There is a darkness around the edges of everything that happens here, befitting the fact that there are decades of bloody history that are impossible to sweep away. It feels jarring, at first, to see the actual work of bloody violence happen inside what we’ve come to feel as the safety of Iannucci’s vulgar playhouse. He keeps reminding us: this stuff had consequences; these things happened.

Paramount
Which makes it all the more impressive that The Death of Stalin is as funny as it is. It’s not the pillar-to-post festival of quotable insults that In the Loop was, but the steady burn of shameless scheming and posturing really delivers.

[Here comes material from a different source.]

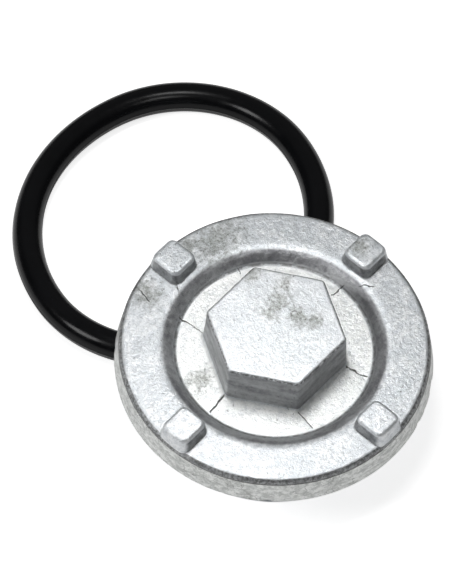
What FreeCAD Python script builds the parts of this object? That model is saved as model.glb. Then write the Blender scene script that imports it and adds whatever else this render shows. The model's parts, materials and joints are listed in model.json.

The moment when Beria and Khrushchev race towards a just-arrived Svetlana, competing to be first in line to comfort her in her grief, is hilariously grotesque. The performances are typically top notch, with Beale, Riseborough, and a riotous Friend as the highlights. Ultimately, Vasily is peripheral to the events of the story, but every interlude of his short-tempered, pompous existence is, in the hands of the unexpectedly hilarious Rupert Friend, absolutely riotous.

Ultimately, Iannucci’s movie leaves things on a darkly prophetic note. Treachery will reap what it has sown. In the case of the succession of Soviet leadership, one good coup will undoubtedly beget another. It’s not exactly optimism he leaves us with, but in an era where villainy does in fact seem to keep prevailing, it’s satisfying to watch them stumble and scramble for our amusement, if only for a while.